Humble's lawyers had argued that his actions had no bearing on the failure of police to capture Peter Sutcliffe, the man behind the infamous Yorkshire Ripper murders of 13 women during the late 1970s and early 80s.
However, announcing the sentence at Leeds crown court today, judge Norman Jones QC rejected this claim, telling Humble that his actions had a direct detrimental impact on the Yorkshire Ripper investigations.
"One of the factors that allowed the Yorkshire Ripper to remain at large for so long was your behaviour," the judge said.
"Police were convinced you were the killer."
However, the judge revealed that Humble's late change to a guilty plea had been taken as a mitigating factor when sentencing. The hoaxer had previously denied perverting the course of justice.
The court heard how Humble had been driven to act in revenge for a previous run-in with the police and had made no attempt at any time to own up to his actions despite Sutcliffe continuing his killing spree.
Speaking after sentencing, Detective Chief Superintendent Chris Gregg of West Yorkshire police expressed his relief that the "the case has now been closed once and for all".
"John Humble misdirected police inquiries at the time, which were focused on Sunderland not Yorkshire. If he had not sent the letters and tapes, the focus of the police inquiry would not have been [wrongly] directed," DCI Gregg said.

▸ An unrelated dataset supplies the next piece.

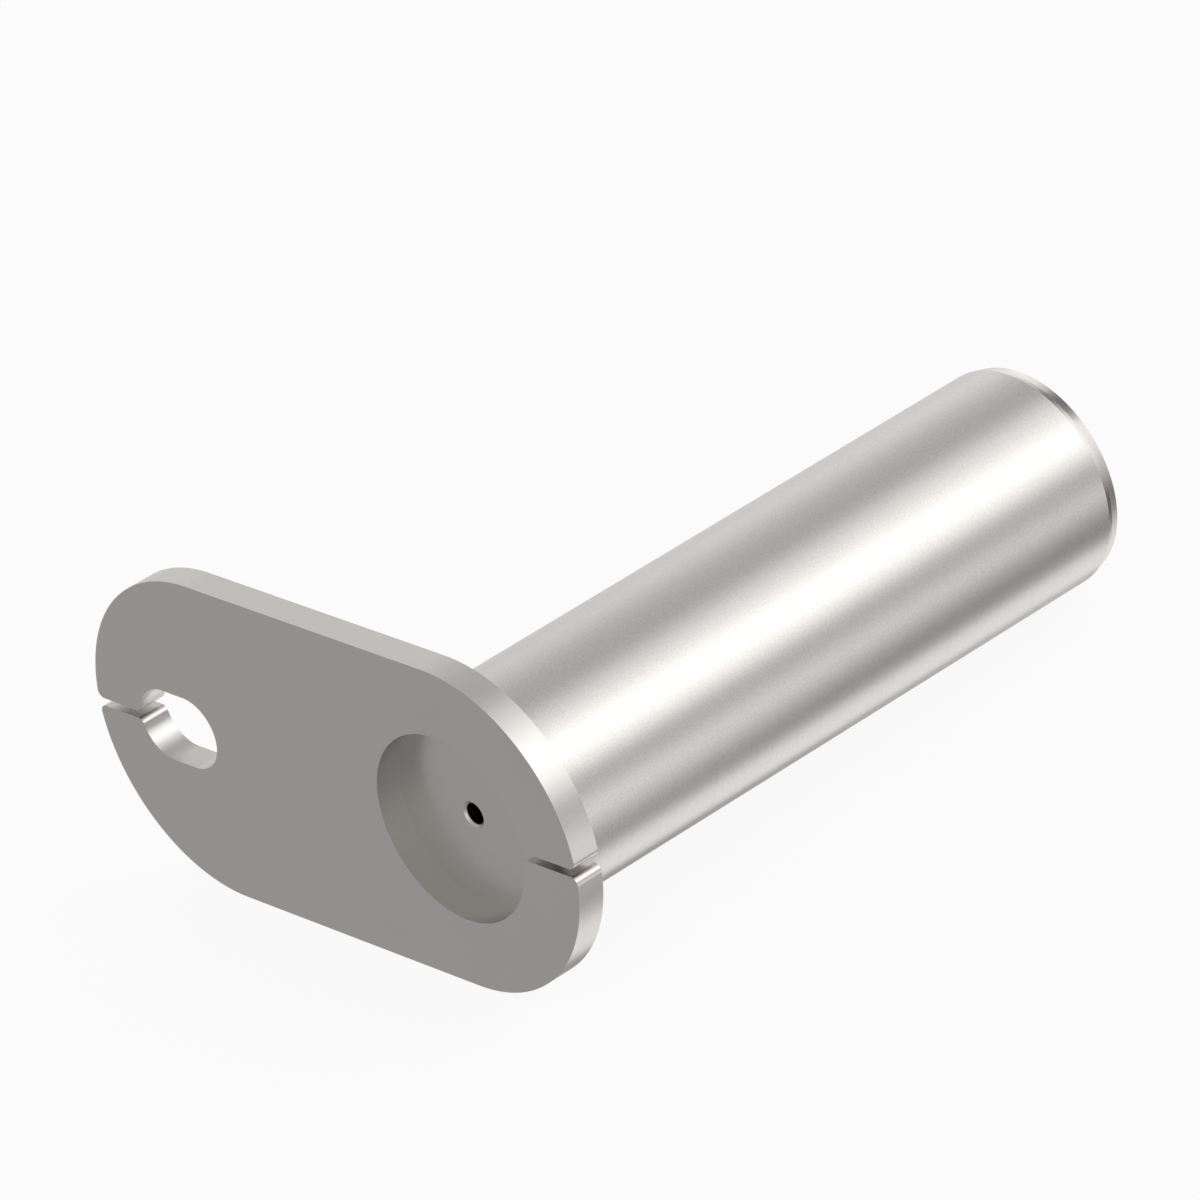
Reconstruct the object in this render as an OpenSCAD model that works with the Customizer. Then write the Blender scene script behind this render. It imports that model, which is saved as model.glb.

He added that the series of false letters and recordings carried out by Humble was a "calculated campaign", branding it "one of the major hoaxes of the last century".
Before Humble's arrest last October, the identity of 'Wearside Jack' had remained a mystery, with a number of books and TV documentaries speculating as to his identity.
As a result of Mr Humble's letters and recordings, which he began to send out in March 1978, police diverted all their attention in the hunt for the serial killer to the Sunderland area, away from Sutcliffe, who was based in Yorkshire.
Sutcliffe was eventually arrested in January 1981 following a routine traffic inquiry. It was only then that 'Wearside Jack' was exposed as a hoaxer.
Theories as to the identity of the hoaxer included that he was Sutcliffe's accomplice, a disaffected police officer and the real perpetrator of a murder in Preston pinned on the Yorkshire Ripper, but which Sutcliffe has always denied.